**EXERCISE OBJECTIVE:** Filter the entries and keep only the lines where the string "rigid" appears.

**DATASET:**
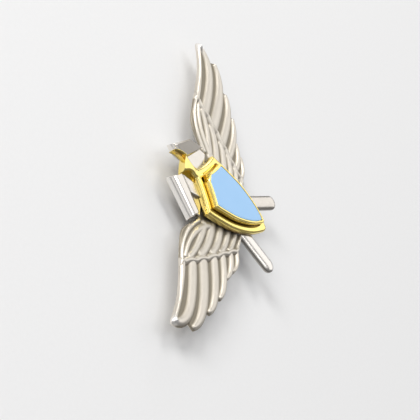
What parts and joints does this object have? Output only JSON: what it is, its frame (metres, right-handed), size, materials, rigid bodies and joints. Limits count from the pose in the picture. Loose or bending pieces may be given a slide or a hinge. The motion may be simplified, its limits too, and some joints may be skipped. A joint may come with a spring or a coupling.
{
  "type": "winged lapel pin",
  "caption": "Winged brooch with feathered silver wings, crossed bars, a crested gold shield with blue enamel, and a hinged pin with a rolling catch.",
  "frame": {"origin": "middle of the badge's outline, on the plane that the brooch fitting's feet rest on", "axes": "+X along the wings towards the hinge end, +Y towards the crest, +Z out of the front of the badge"},
  "size_m": [0.0752, 0.0378, 0.0076],
  "materials": {
    "satin_silver": "satin silver plate, die-struck relief",
    "polished_silver": "polished silver plate with bright bevels",
    "gold": "polished gold plate",
    "blue_enamel": "hard glossy enamel, ground flat",
    "plated_back": "plain nickel plate, lightly scratched",
    "plain_steel": "turned bright steel"
  },
  "bodies": {
    "badge": {"wing_right": "satin_silver", "wing_left": "satin_silver", "bar_right_foot": "polished_silver", "bar_left_foot": "polished_silver", "bar_head_left": "polished_silver", "bar_head_right": "polished_silver", "shield_frame": "gold", "crest": "gold", "inner_shield": "gold", "enamel_field": "blue_enamel", "carrier_plate": "plated_back", "shield_studs": "plain_steel", "stud_washers": "plain_steel", "stud_nuts": "plain_steel", "cross_rivet": "plain_steel", "wing_screws": "plain_steel", "head_screws": "plain_steel", "hinge_bracket": "plated_back", "hinge_rivet": "plain_steel", "catch_body": "plated_back"},
    "pin": {"pin_stem": "plain_steel"},
    "lock": {"catch_rotor": "plated_back"}
  },
  "joints": [
    {"name": "pin_hinge", "type": "hinge", "parent": "badge", "child": "pin", "pos_m": [0.0144, 0.0022, 0.0013], "axis": [0, -1, 0], "range_deg": [0, 100]},
    {"name": "catch_turn", "type": "hinge", "parent": "badge", "child": "lock", "pos_m": [-0.0144, 0.0022, 0.0013], "axis": [-1, 0, 0], "range_deg": [0, 180]}
  ]
}
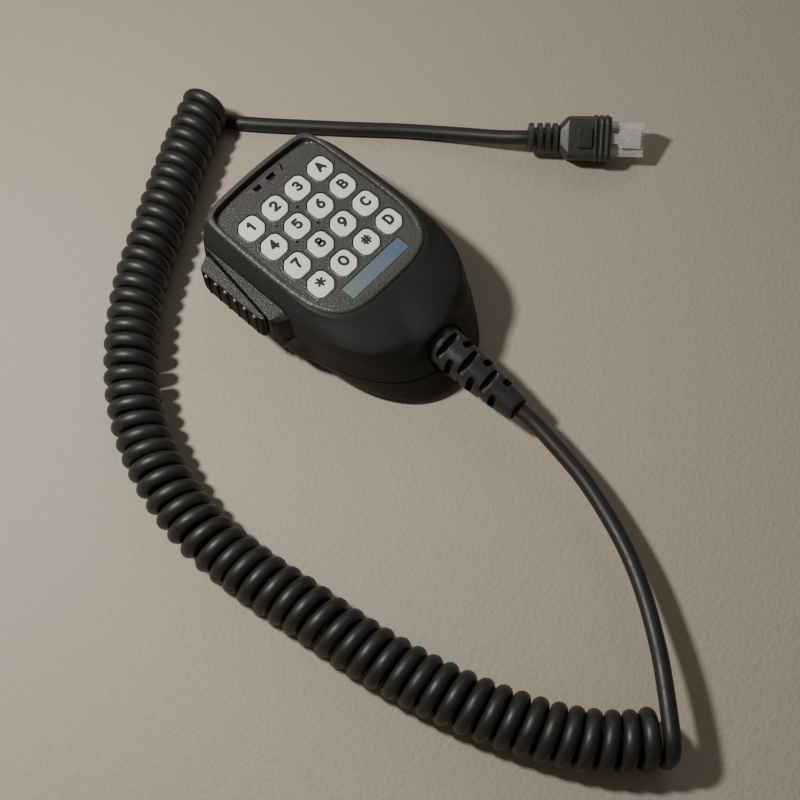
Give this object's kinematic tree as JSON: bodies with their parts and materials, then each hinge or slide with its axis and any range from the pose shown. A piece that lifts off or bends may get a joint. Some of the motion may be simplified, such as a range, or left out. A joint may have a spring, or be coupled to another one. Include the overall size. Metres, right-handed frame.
{
  "type": "hand microphone",
  "caption": "Black hand microphone with a raised square keypad, a push-to-talk bar along one side and a curly cord that ends in a clear modular plug.",
  "frame": {"origin": "centre of the hang-up button's face, on the surface that the microphone lies on", "axes": "+Z out of the keypad, +Y towards the top of the microphone away from its cord gland, -X towards the push-to-talk bar"},
  "size_m": [0.2132, 0.2667, 0.0302],
  "materials": {
    "case_plastic": "satin black, finely textured",
    "bezel_plastic": "coarse grain",
    "key_plastic": "satin off-white",
    "label_metal": "blue-grey coat",
    "lens_plastic": "smoky lens",
    "grip_plastic": "grained, with a glossy ribbed side",
    "cord_rubber": "satin black jacket",
    "plug_rubber": "satin",
    "clear_plastic": "clear moulding",
    "contact_gold": "gold plated",
    "screw_steel": "plain",
    "board_green": "solder mask",
    "silicone": "matt",
    "chip_black": "matt"
  },
  "bodies": {
    "case": {"front_case": "case_plastic", "rear_case": "case_plastic", "hang_button": "case_plastic", "keypad_bezel": "bezel_plastic", "cord_header": "key_plastic", "label_strip": "label_metal", "status_lens": "lens_plastic", "status_led": "lens_plastic", "talk_frame": "grip_plastic", "cord_boot": "cord_rubber", "inner_lead": "cord_rubber", "lead_cord": "cord_rubber", "coil_cord": "cord_rubber", "tail_cord": "cord_rubber", "plug_boot": "plug_rubber", "plug_body": "clear_plastic", "plug_contact_1": "contact_gold", "plug_contact_2": "contact_gold", "plug_contact_3": "contact_gold", "plug_contact_4": "contact_gold", "plug_contact_5": "contact_gold", "plug_contact_6": "contact_gold", "plug_contact_7": "contact_gold", "plug_contact_8": "contact_gold", "case_screw_1": "screw_steel", "case_screw_2": "screw_steel", "case_screw_3": "screw_steel", "case_screw_4": "screw_steel", "board_screw_1": "screw_steel", "board_screw_2": "screw_steel", "hang_screw": "screw_steel", "hang_washer": "screw_steel", "talk_pivot_pin": "screw_steel", "mic_capsule": "screw_steel", "cord_clamp": "screw_steel", "circuit_board": "board_green", "key_membrane": "silicone", "mic_grommet": "silicone", "encoder_chip": "chip_black", "talk_switch": "chip_black"},
    "key_1_cap": {"key_1": "key_plastic"},
    "key_2_cap": {"key_2": "key_plastic"},
    "key_3_cap": {"key_3": "key_plastic"},
    "key_a_cap": {"key_a": "key_plastic"},
    "key_4_cap": {"key_4": "key_plastic"},
    "key_5_cap": {"key_5": "key_plastic"},
    "key_6_cap": {"key_6": "key_plastic"},
    "key_b_cap": {"key_b": "key_plastic"},
    "key_7_cap": {"key_7": "key_plastic"},
    "key_8_cap": {"key_8": "key_plastic"},
    "key_9_cap": {"key_9": "key_plastic"},
    "key_c_cap": {"key_c": "key_plastic"},
    "key_star_cap": {"key_star": "key_plastic"},
    "key_0_cap": {"key_0": "key_plastic"},
    "key_hash_cap": {"key_hash": "key_plastic"},
    "key_d_cap": {"key_d": "key_plastic"},
    "talk_bar_swing": {"talk_bar": "grip_plastic"},
    "plunger_slide": {"switch_plunger": "key_plastic"},
    "latch_flex": {"plug_latch": "clear_plastic"}
  },
  "joints": [
    {"name": "key_1_press", "type": "slide", "parent": "case", "child": "key_1_cap", "axis": [0, 0, -1], "range_m": [0, 0.0008], "stiffness_N_per_m": 200, "springref_m": -0.0004},
    {"name": "key_2_press", "type": "slide", "parent": "case", "child": "key_2_cap", "axis": [0, 0, -1], "range_m": [0, 0.0008], "stiffness_N_per_m": 200, "springref_m": -0.0004},
    {"name": "key_3_press", "type": "slide", "parent": "case", "child": "key_3_cap", "axis": [0, 0, -1], "range_m": [0, 0.0008], "stiffness_N_per_m": 200, "springref_m": -0.0004},
    {"name": "key_a_press", "type": "slide", "parent": "case", "child": "key_a_cap", "axis": [0, 0, -1], "range_m": [0, 0.0008], "stiffness_N_per_m": 200, "springref_m": -0.0004},
    {"name": "key_4_press", "type": "slide", "parent": "case", "child": "key_4_cap", "axis": [0, 0, -1], "range_m": [0, 0.0008], "stiffness_N_per_m": 200, "springref_m": -0.0004},
    {"name": "key_5_press", "type": "slide", "parent": "case", "child": "key_5_cap", "axis": [0, 0, -1], "range_m": [0, 0.0008], "stiffness_N_per_m": 200, "springref_m": -0.0004},
    {"name": "key_6_press", "type": "slide", "parent": "case", "child": "key_6_cap", "axis": [0, 0, -1], "range_m": [0, 0.0008], "stiffness_N_per_m": 200, "springref_m": -0.0004},
    {"name": "key_b_press", "type": "slide", "parent": "case", "child": "key_b_cap", "axis": [0, 0, -1], "range_m": [0, 0.0008], "stiffness_N_per_m": 200, "springref_m": -0.0004},
    {"name": "key_7_press", "type": "slide", "parent": "case", "child": "key_7_cap", "axis": [0, 0, -1], "range_m": [0, 0.0008], "stiffness_N_per_m": 200, "springref_m": -0.0004},
    {"name": "key_8_press", "type": "slide", "parent": "case", "child": "key_8_cap", "axis": [0, 0, -1], "range_m": [0, 0.0008], "stiffness_N_per_m": 200, "springref_m": -0.0004},
    {"name": "key_9_press", "type": "slide", "parent": "case", "child": "key_9_cap", "axis": [0, 0, -1], "range_m": [0, 0.0008], "stiffness_N_per_m": 200, "springref_m": -0.0004},
    {"name": "key_c_press", "type": "slide", "parent": "case", "child": "key_c_cap", "axis": [0, 0, -1], "range_m": [0, 0.0008], "stiffness_N_per_m": 200, "springref_m": -0.0004},
    {"name": "key_star_press", "type": "slide", "parent": "case", "child": "key_star_cap", "axis": [0, 0, -1], "range_m": [0, 0.0008], "stiffness_N_per_m": 200, "springref_m": -0.0004},
    {"name": "key_0_press", "type": "slide", "parent": "case", "child": "key_0_cap", "axis": [0, 0, -1], "range_m": [0, 0.0008], "stiffness_N_per_m": 200, "springref_m": -0.0004},
    {"name": "key_hash_press", "type": "slide", "parent": "case", "child": "key_hash_cap", "axis": [0, 0, -1], "range_m": [0, 0.0008], "stiffness_N_per_m": 200, "springref_m": -0.0004},
    {"name": "key_d_press", "type": "slide", "parent": "case", "child": "key_d_cap", "axis": [0, 0, -1], "range_m": [0, 0.0008], "stiffness_N_per_m": 200, "springref_m": -0.0004},
    {"name": "talk_press", "type": "hinge", "parent": "case", "child": "talk_bar_swing", "pos_m": [-0.0313, -0.0064, 0.019], "axis": [0, 0, -1], "range_deg": [0, 1.5], "stiffness_Nm_per_rad": 0.6, "springref_deg": -57.3},
    {"name": "switch_press", "type": "slide", "parent": "case", "child": "plunger_slide", "axis": [1, 0, 0], "range_m": [0, 0.00049]},
    {"name": "latch_press", "type": "hinge", "parent": "case", "child": "latch_flex", "pos_m": [0.1057, -0.04705, 0.01063], "axis": [-0.6247, -0.5298, -0.5736], "range_deg": [0, 4], "stiffness_Nm_per_rad": 0.5, "springref_deg": -57.3}
  ],
  "couplings": [
    {"joint": "switch_press", "follows": "talk_press", "m_per_rad": 0.0184}
  ]
}
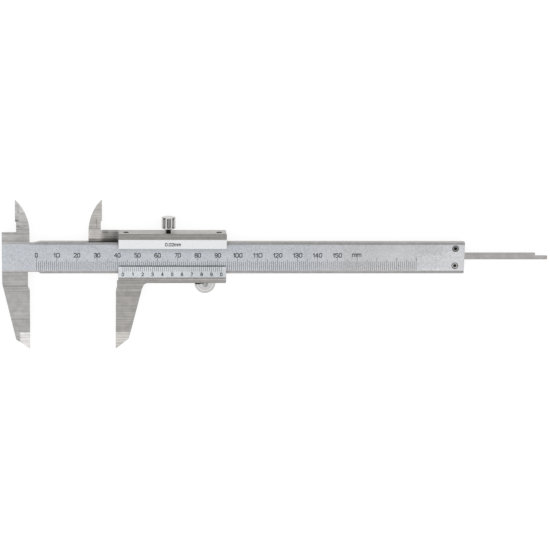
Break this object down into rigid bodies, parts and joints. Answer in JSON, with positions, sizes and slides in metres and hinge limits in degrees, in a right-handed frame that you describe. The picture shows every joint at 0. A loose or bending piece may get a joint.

**WRITTEN RESPONSE:**
What parts and joints does this object have? Output only JSON: what it is, its frame (metres, right-handed), size, materials, rigid bodies and joints. Limits count from the pose in the picture. Loose or bending pieces may be given a slide or a hinge. The motion may be simplified, its limits too, and some joints may be skipped. A joint may come with a spring or a coupling.
Break this object down into rigid bodies, parts and joints. Answer in JSON, with positions, sizes and slides in metres and hinge limits in degrees, in a right-handed frame that you describe. The picture shows every joint at 0. A loose or bending piece may get a joint.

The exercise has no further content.